Several years ago, before I was called as a general authority, I had a business partner who was suffering from a challenging illness. He phoned me one afternoon and said that President Boyd K. Packer had just been to his home to give him a blessing. As President Packer was leaving, he said to him, “Don’t come back too fast from Gethsemane. Learn the lessons there.” My friend then asked me, “Bob, what do you think he meant by that?” 

The Garden of Gethsemane was actually an olive tree orchard. The name—Gethsemane—means the place of the olive press. Here olives were harvested and then pressed for their oil by a huge crushing stone. Harvesters increased the pressure of the crush until all the fluid was drained from the olives.  

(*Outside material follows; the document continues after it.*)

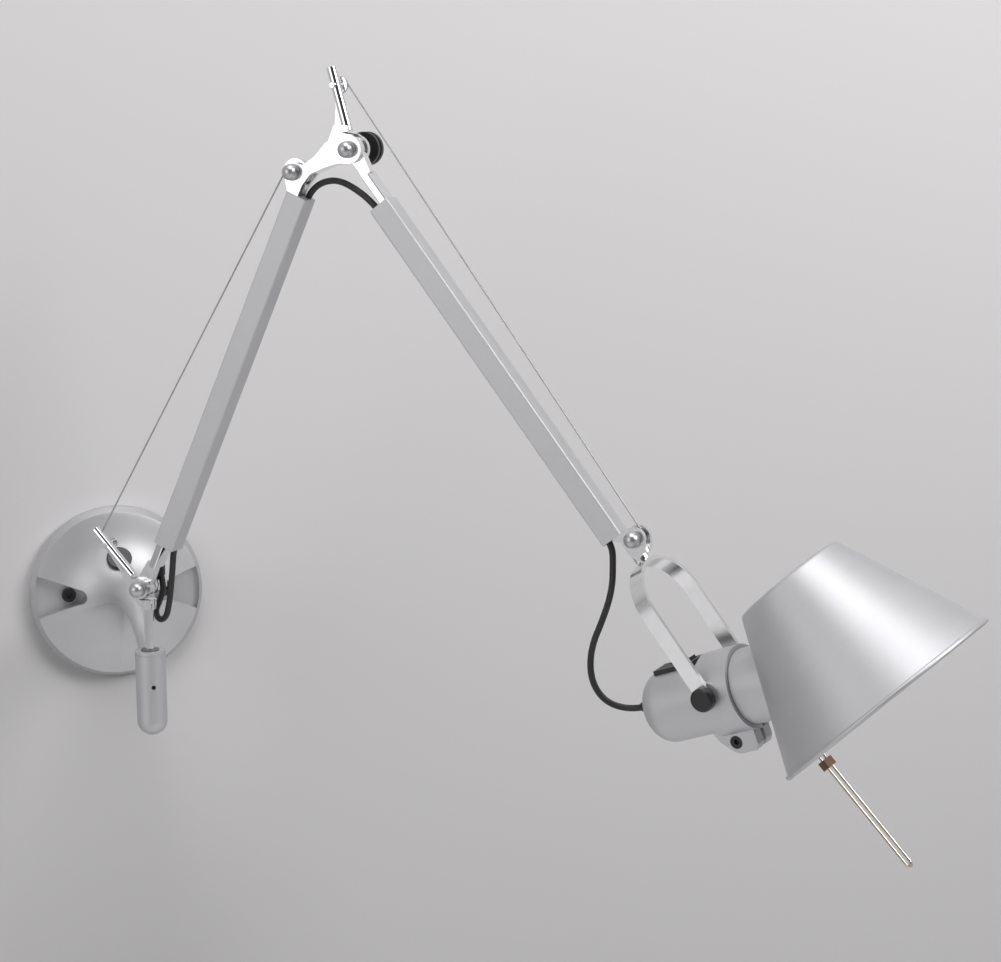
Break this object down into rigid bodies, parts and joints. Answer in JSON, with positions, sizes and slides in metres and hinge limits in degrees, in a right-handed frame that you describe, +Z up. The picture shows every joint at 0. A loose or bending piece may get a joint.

It was in no way coincidental that Jesus chose the Garden of Gethsemane to take upon Himself our sins. The Garden was a symbol of what He came to earth to do—to voluntarily submit to the press of eternal justice that caused Him to bleed from every pore in order to redeem us from and to succor us in our imperfections that we might have eternal life. Scripture records that He did this so that “His bowels may be filled with mercy, according to the flesh, that He may know according to the flesh how to succor His people according to their infirmities” (Alma 7:12). Christ “descended below all things”—including any sickness, infirmity, and even dark despair we might experience—in order that He might “comprehend all things, that He might be in all and through all things, the light of truth” (D&C 88:6). This unfathomable press of Gethsemane ultimately culminated in the His crucifixion at Calvary and triumphant resurrection at the garden tomb.  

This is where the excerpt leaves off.